Seated at his home in Kampong Speu province’s Borseth district in April, Mao Ran now grows rice, bananas, and coconuts on a two-hectare plot of land in Pongro village.
Having lost an arm in a separate battle with Vietnamese military forces, Mao Ran told VOA Khmer he knew little of what was to unfold at Koh Tang and was only instructed to protect the island and the regime’s interests
“We didn’t know why they sent us to the island,” Mao Ran said.
“We were Cambodian soldiers and we needed to protect our territory. If they came and violated our territory, we intercepted. Whether it was wrong or right, we had to intercept first.”

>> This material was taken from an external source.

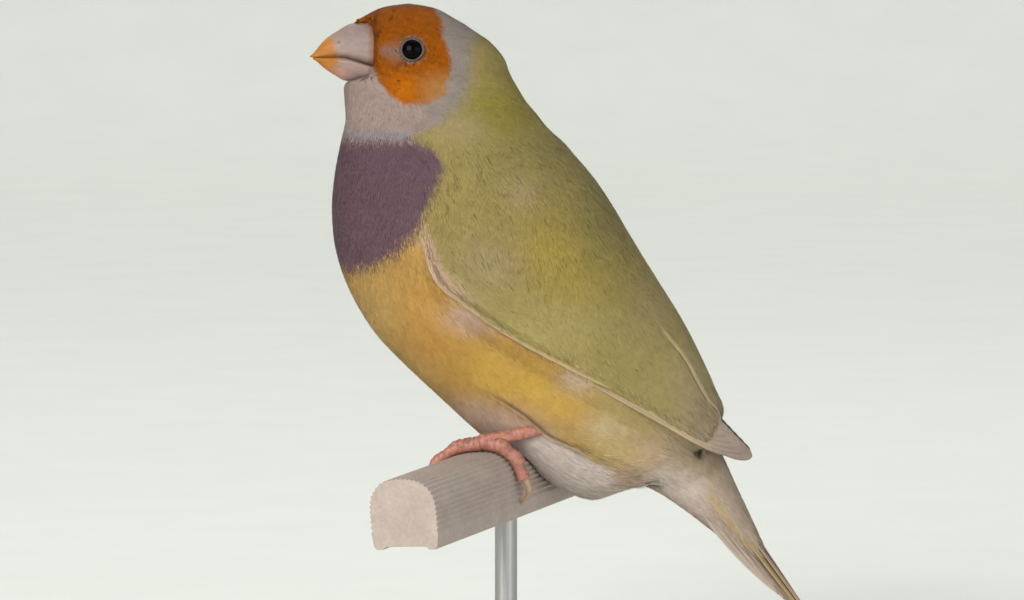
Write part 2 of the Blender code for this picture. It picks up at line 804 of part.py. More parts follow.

On May 12, 1975, Khmer Rouge forces had captured U.S. merchant ship SS Mayaguez near Poulo Wai island, 80 kilometers from the Cambodian coastline. The container ship was headed to Thailand and, according to historians, carrying items from the U.S. Embassy in Saigon, which had fallen to Vietnamese communist forces on April 30, 1975.
According to Mao Ran, he was unaware the U.S. ship had been captured or that American nationals had been taken captive.

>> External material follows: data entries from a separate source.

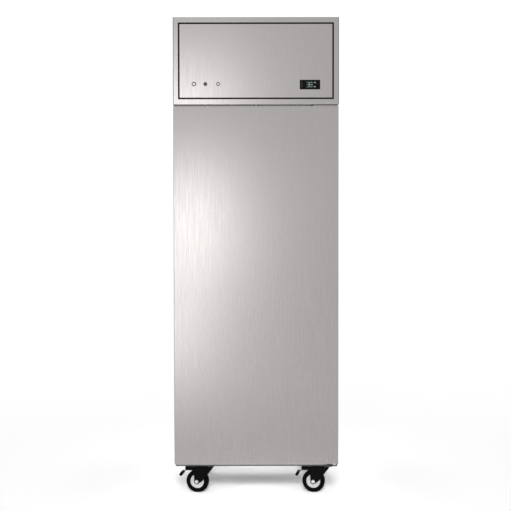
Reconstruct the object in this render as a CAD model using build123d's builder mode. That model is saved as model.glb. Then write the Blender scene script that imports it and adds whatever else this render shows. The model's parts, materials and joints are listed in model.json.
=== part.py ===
from build123d import *
import os

os.makedirs("parts", exist_ok=True)

# Driving sizes, in millimetres. X is to the right, Y to the rear, Z up from the floor.

# Insulated body
cabinet_width = 735
cabinet_depth = 735
cabinet_height = 1632
skin = 1
face_sheet = 1.5
base_sheet = 2
base_rim = 20
side_wall = 62
ceiling_wall = 60
floor_wall = 72
rear_wall = 50
liner_radius = 15
breaker_width = 12
breaker_depth = 10

# Door, with its gasket and grip
door_depth = 70
door_gap = 10
door_side_inset = 1.5
door_top_drop = 10
door_bottom_rise = 27
door_edge_radius = 2
plug_height = 14
plug_margin = 10
plug_radius = 20
plug_edge_radius = 2
gasket_inset = 24
gasket_width = 18
gasket_groove = 4
gasket_groove_depth = 3
grip_setback = 12
grip_width = 35
grip_depth = 22
grip_wall = 1.5
grip_end = 12
grip_lip = 4
grip_lip_sheet = 1

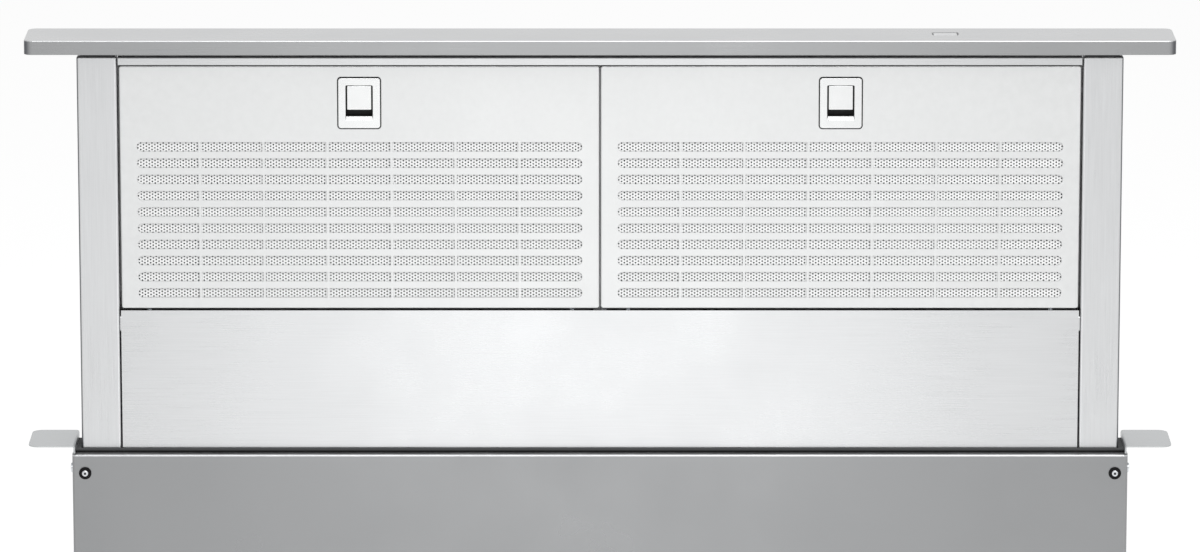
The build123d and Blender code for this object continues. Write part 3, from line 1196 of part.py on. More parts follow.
nodes = build_nodes()
shift, shift_xy = frame_shift(nodes)
os.makedirs("parts", exist_ok=True)
for name, shape in nodes.items():
    export_step(shift * shape, f"parts/{name}.step")
print("nodes", len(nodes), "shift", shift_xy)
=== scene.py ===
import math

import bmesh
import bpy
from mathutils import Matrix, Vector


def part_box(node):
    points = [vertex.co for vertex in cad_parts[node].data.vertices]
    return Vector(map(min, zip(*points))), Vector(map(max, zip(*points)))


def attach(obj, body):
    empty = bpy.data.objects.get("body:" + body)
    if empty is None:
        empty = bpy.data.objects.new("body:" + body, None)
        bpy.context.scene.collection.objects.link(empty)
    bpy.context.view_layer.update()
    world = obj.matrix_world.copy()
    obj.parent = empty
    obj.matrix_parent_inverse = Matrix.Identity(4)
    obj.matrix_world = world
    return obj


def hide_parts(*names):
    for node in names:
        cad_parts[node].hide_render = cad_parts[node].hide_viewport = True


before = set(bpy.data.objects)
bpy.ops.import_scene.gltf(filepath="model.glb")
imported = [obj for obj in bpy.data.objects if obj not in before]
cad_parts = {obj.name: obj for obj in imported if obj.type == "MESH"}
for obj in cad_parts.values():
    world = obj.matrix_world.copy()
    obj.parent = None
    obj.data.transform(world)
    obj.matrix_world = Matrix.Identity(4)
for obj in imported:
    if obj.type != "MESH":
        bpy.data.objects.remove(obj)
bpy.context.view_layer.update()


# ---------------------------------------------------------------------------------------------
# Housing: a folded steel box that stands in the base cabinet, its lip just under the worktop's
# surface. Grey powder coat with aluminium flake in it, with a painted highlight along the lip's fold.

def linear(colour):
    """Turns a written sRGB colour such as "8e8f90" into the linear values that a shader takes."""
    parts = [int(colour[n:n + 2], 16) / 255 for n in (0, 2, 4)]
    return [p / 12.92 if p <= 0.04045 else ((p + 0.055) / 1.055) ** 2.4 for p in parts] + [1.0]


def add(owner, kind, settings=None, links=None):
    """Adds a node to a material or world: its properties and sockets are set by name, then linked."""
    node = owner.node_tree.nodes.new(kind)
    for key, value in (settings or {}).items():
        if isinstance(key, str) and hasattr(node, key):
            setattr(node, key, value)
        else:
            node.inputs[key].default_value = value
    for key, source in (links or {}).items():
        owner.node_tree.links.new(source, node.inputs[key])
    return node


def bare(name):
    """A new material with an empty node tree."""
    material = bpy.data.materials.new(name)
    material.use_nodes = True
    material.node_tree.nodes.clear()
    return material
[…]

“At the beginning, we were not aware of the [SS Mayaguez],'' he said. “And when our soldiers got off from the ship, we knew that it was an American ship.”
The United States planned a major assault at Koh Tang on May 15 to rescue the Mayaguez and its crew. However, historians report that the Khmer Rouge had already planned to release the ship and crew hours before the U.S. rescue attempt.
“We didn’t fight on the first day,'' Mao Ran said. “We were just laying down and hiding.
Historical reports show that U.S. forces, many of them were young and yet to complete their training, came under heavy fire from Khmer Rouge forces. This resulted in two U.S. CH-53 transport helicopters being shot down by the ultra-communist soldiers, with U.S. troops pinned on two nearby beaches, unable to gain ground.
According to books written about the incident, the U.S. had to evacuate its soldiers after a day-long clash. The U.S. had already lost 23 personnel in a helicopter accident in Thailand.
The battle on Koh Tang cost the Khmer Rouge at least ten soldiers, according to historians, whereas the U.S. lost 18 soldiers on the tiny islet, three of whom were accidentally left behind during a nighttime evacuation.
Mao Ran remembered that his peers located one of the three U.S. soldiers, who was then shot on Koh Tang. “We saw the footsteps of an American soldier’s boots. He was hiding, we found him and when he was about to jump [at us], we shot him dead,” the former Khmer Rouge cadre said.
According to testimony provided to the Joint Task Force-Full Accounting, which accounts for U.S. military personnel listed as “missing in action” or “prisoners of war,” two other soldiers were also located on the island by the Khmer Rouge weeks later, taken to Sihanoukville and killed.
The battle -- four weeks after the Khmer Rouge had seized Phnom Penh and established Democratic Kampuchea -- has been mentioned in testimony provided before the U.N.-assisted Extraordinary Chambers in the Courts of Cambodia and has been documented by a local research NGO, Documentation Center of Cambodia.
Long Dany, a researcher at the Documentation Center of Cambodia, said Khmer Rouge soldiers he interviewed admitted that they did not have knowledge about international maritime law.
“They said it was a mistake that the Khmer Rouge intercepted the ship in the international maritime,” he said.
The researcher added the event could have been averted had both sides been better at information gathering.
“There was confusion in receiving information,” Long Dany said.
Elizabeth Becker, an American journalist who lived and worked in Cambodia in the mid-70s and later authored “When The War Was Over,” said the SS Mayaguez’s incursion into Cambodian waters happened to coincide with the Khmer Rouge’s recent victory in Phnom Penh, leading to nervousness over the ship’s intentions.
“Then both sides overreacted,” she said in an email. “It was a tremendous loss of life and is considered by the U.S. as the ‘last battle of the Vietnam War.’”
Mao Ran pegs the intense incident to Khmer Rouge and U.S. soldiers courageously standing their ground and following orders, but believes the U.S. was ultimately the provocateur.
“Who was wrong and who was right? It was hard to say,” he said. “If I were to hypothesize, the U.S. was wrong because we intercepted their [ship in Cambodian waters]. We didn’t mistreat them, even though we intercepted their ship.”